I don't see why that stopped being appropriate?  The point is that it
takes a raw text input which has to be re-parsed; that's still true
AFAICS.

I mean that in the past we recommended to use subselect to avoid extra ts_headline() call, which now, at least at 9.6, it's obsoleted and two sql queries call ts_headline() exactly 5 times.
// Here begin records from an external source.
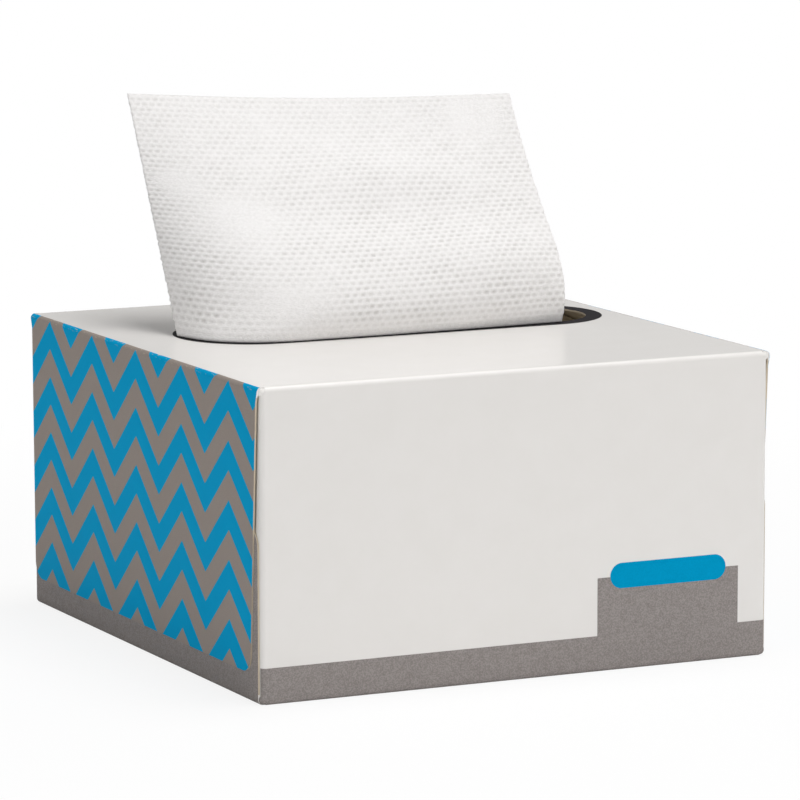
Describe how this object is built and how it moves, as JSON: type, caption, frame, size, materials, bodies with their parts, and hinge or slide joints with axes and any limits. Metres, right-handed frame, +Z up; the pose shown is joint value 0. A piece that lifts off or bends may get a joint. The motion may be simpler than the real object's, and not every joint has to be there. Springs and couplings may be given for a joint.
{
  "type": "tissue box",
  "caption": "Folded board carton of interfolded paper napkins, with the top napkin drawn up through a long oval opening in its top.",
  "frame": {"origin": "middle of the carton's base, on the surface that it stands on", "axes": "+X along the front wall to the right end, +Y from the front wall to the back, +Z up"},
  "size_m": [0.1672, 0.1742, 0.1626],
  "materials": {
    "white_board": "coated white board, satin, tan uncoated inside",
    "charcoal_ink": "printed colour under satin varnish",
    "blue_ink": "printed colour under satin varnish",
    "grey_ink": "printed colour under satin varnish",
    "tissue": "soft embossed tissue, matte"
  },
  "bodies": {
    "root": {"carton": "white_board", "opening_rim_print": "charcoal_ink", "zigzag_blue_left": "blue_ink", "zigzag_blue_right": "blue_ink", "zigzag_grey_left": "grey_ink", "zigzag_grey_right": "grey_ink", "base_band_front": "grey_ink", "base_band_back": "grey_ink", "base_band_left": "grey_ink", "base_band_right": "grey_ink", "front_block_print": "grey_ink", "front_pill_print": "blue_ink", "napkin_stack": "tissue", "pulled_napkin": "tissue"}
  },
  "joints": []
}
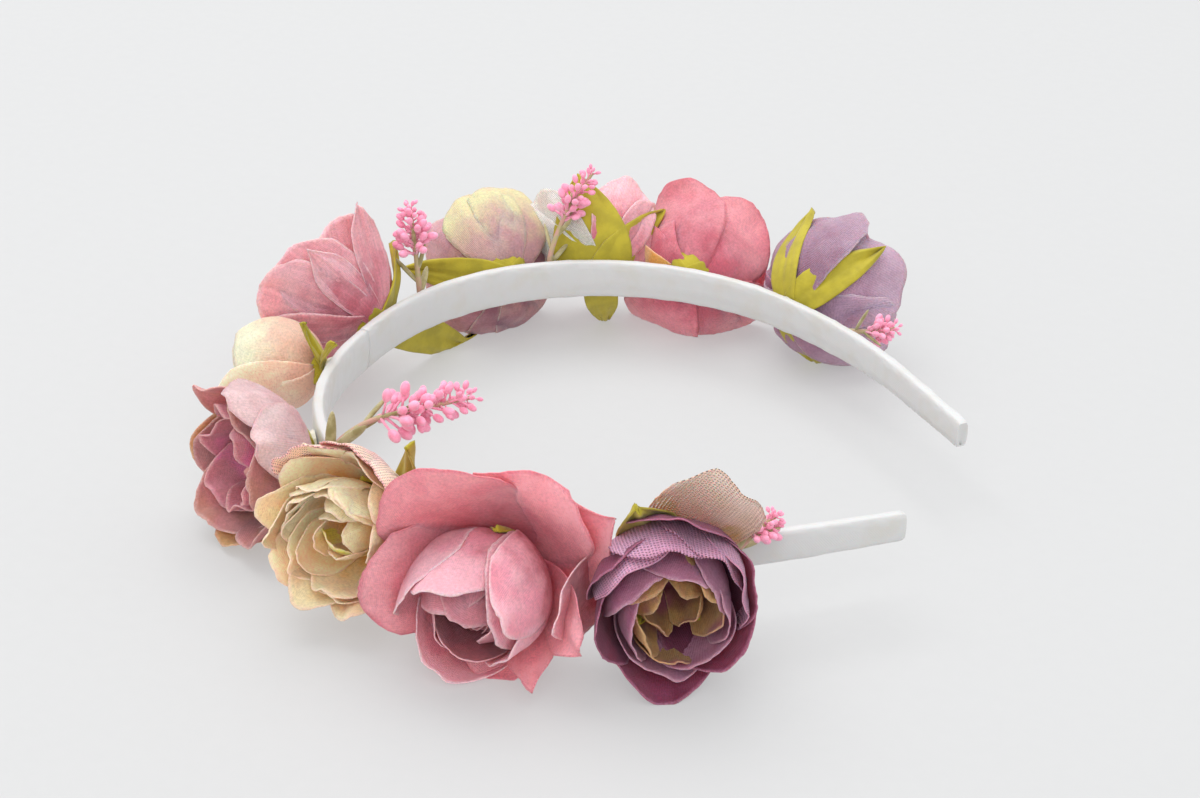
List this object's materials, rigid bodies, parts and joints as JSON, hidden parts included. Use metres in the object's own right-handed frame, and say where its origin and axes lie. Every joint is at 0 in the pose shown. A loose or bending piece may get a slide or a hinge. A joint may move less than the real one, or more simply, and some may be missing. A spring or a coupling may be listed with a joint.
{
  "type": "flower-trimmed headband",
  "caption": "Springy open headband in a white satin cover, tapering to its two tips, with fabric flowers and sprigs glued round its outside.",
  "frame": {"origin": "middle of the inner face of the band at the crown, half way across its width", "axes": "+X from the crown towards the open end between the two tips, +Y towards the left arm, +Z across the band, up when the headband lies on its side"},
  "size_m": [0.1516, 0.1746, 0.0414],
  "materials": {
    "satin": "white satin, soft sheen",
    "core_plastic": "plain white spring plastic, hidden inside the cover",
    "glue": "clouded hot-melt glue",
    "leaf": "olive stiffened fabric, mottled",
    "sprig": "moulded sprig with flocked pink buds and khaki leaves",
    "rose_petals": "dusty rose petal fabric, brushed weave",
    "plum_petals": "plum and mauve petal fabric, brushed weave",
    "peach_petals": "cream and peach petal fabric, brushed weave",
    "dusty_petals": "dusty mauve-pink petal fabric, brushed weave",
    "blossom_petals": "warm pink petal fabric, brushed weave",
    "mauve_petals": "mauve and cream petal fabric, brushed weave"
  },
  "bodies": {
    "crown": {"band_core_crown": "core_plastic", "satin_cover_crown": "satin", "yellow_bud_glue": "glue", "yellow_bud_calyx": "leaf", "yellow_bud_outer_petals": "peach_petals", "yellow_bud_heart": "peach_petals", "pink_blossom_glue": "glue", "pink_blossom_calyx": "leaf", "pink_blossom_outer_petals": "blossom_petals", "pink_blossom_heart": "blossom_petals", "crown_sprig": "sprig"},
    "left_arm": {"band_core_left_arm": "core_plastic", "satin_cover_left_arm": "satin", "left_tip_fold": "satin", "mauve_peony_glue": "glue", "mauve_peony_calyx": "leaf", "mauve_peony_outer_petals": "mauve_petals", "mauve_peony_inner_petals": "mauve_petals", "mauve_peony_heart": "mauve_petals", "pink_bud_glue": "glue", "pink_bud_calyx": "leaf", "pink_bud_outer_petals": "blossom_petals", "pink_bud_heart": "blossom_petals", "left_rose_glue": "glue", "left_rose_calyx": "leaf", "left_rose_outer_petals": "rose_petals", "left_rose_inner_petals": "rose_petals", "left_rose_heart": "rose_petals", "left_plum_glue": "glue", "left_plum_calyx": "leaf", "left_plum_outer_petals": "plum_petals", "left_plum_inner_petals": "plum_petals", "left_plum_heart": "plum_petals", "left_sprig": "sprig", "left_tip_sprig": "sprig"},
    "right_arm": {"band_core_right_arm": "core_plastic", "satin_cover_right_arm": "satin", "right_tip_fold": "satin", "right_plum_glue": "glue", "right_plum_calyx": "leaf", "right_plum_outer_petals": "plum_petals", "right_plum_inner_petals": "plum_petals", "right_plum_heart": "plum_petals", "right_rose_glue": "glue", "right_rose_calyx": "leaf", "right_rose_outer_petals": "rose_petals", "right_rose_inner_petals": "rose_petals", "right_rose_heart": "rose_petals", "peach_peony_glue": "glue", "peach_peony_calyx": "leaf", "peach_peony_outer_petals": "peach_petals", "peach_peony_inner_petals": "peach_petals", "peach_peony_heart": "peach_petals", "open_rose_glue": "glue", "open_rose_calyx": "leaf", "open_rose_outer_petals": "dusty_petals", "open_rose_inner_petals": "dusty_petals", "open_rose_heart": "dusty_petals", "inner_sprig": "sprig", "right_tip_sprig": "sprig"}
  },
  "joints": [
    {"name": "left_arm_flex", "type": "hinge", "parent": "crown", "child": "left_arm", "pos_m": [0.00347, 0.02837, 0], "axis": [0, 0, 1], "range_deg": [-2, 10], "stiffness_Nm_per_rad": 0.6},
    {"name": "right_arm_flex", "type": "hinge", "parent": "crown", "child": "right_arm", "pos_m": [0.00347, -0.02837, 0], "axis": [0, 0, -1], "range_deg": [-2, 10], "stiffness_Nm_per_rad": 0.6}
  ]
}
select ts_headline(body,to_tsquery('supernovae & x-ray')),ts_rank(fts,to_tsquery('supernovae & x-ray')) as rank
from apod
where fts  @@ to_tsquery('supernovae & x-ray') order by rank desc limit 5;
explain (analyze, costs off) select ts_headline(body,to_tsquery('supernovae & x-ray')), rank from (
  select body, ts_rank(fts,to_tsquery('supernovae & x-ray')) as rank from apod  where fts @@ to_tsquery('supernovae & x-ray')
  order by rank desc limit 5
) as foo;


select ts_headline(body,to_tsquery('supernovae & x-ray')),ts_rank(fts,to_tsquery('supernovae & x-ray')) as rank
from apod
where fts  @@ to_tsquery('supernovae & x-ray') order by rank desc limit 5;



                        regards, tom lane

Re: a little fix for text search

From
Tom Lane
Date:
Oleg Bartunov <obartunov@gmail.com> writes:
> On Sat, Nov 12, 2016 at 11:49 PM, Tom Lane <tgl@sss.pgh.pa.us> wrote:
>> I don't see why that stopped being appropriate?  The point is that it
>> takes a raw text input which has to be re-parsed; that's still true
>> AFAICS.

> I mean that in the past we recommended to use subselect to avoid extra
> ts_headline() call, which now, at least at 9.6, it's obsoleted and two sql
> queries call ts_headline() exactly 5 times.

Oh, I see your point: commit 9118d03a8 fixed the planner so you don't get
extra evaluations of ts_headline() in this example.  I think it's probably
still appropriate to warn that ts_headline() is expensive, but yes, the
specific example is obsolete.

            regards, tom lane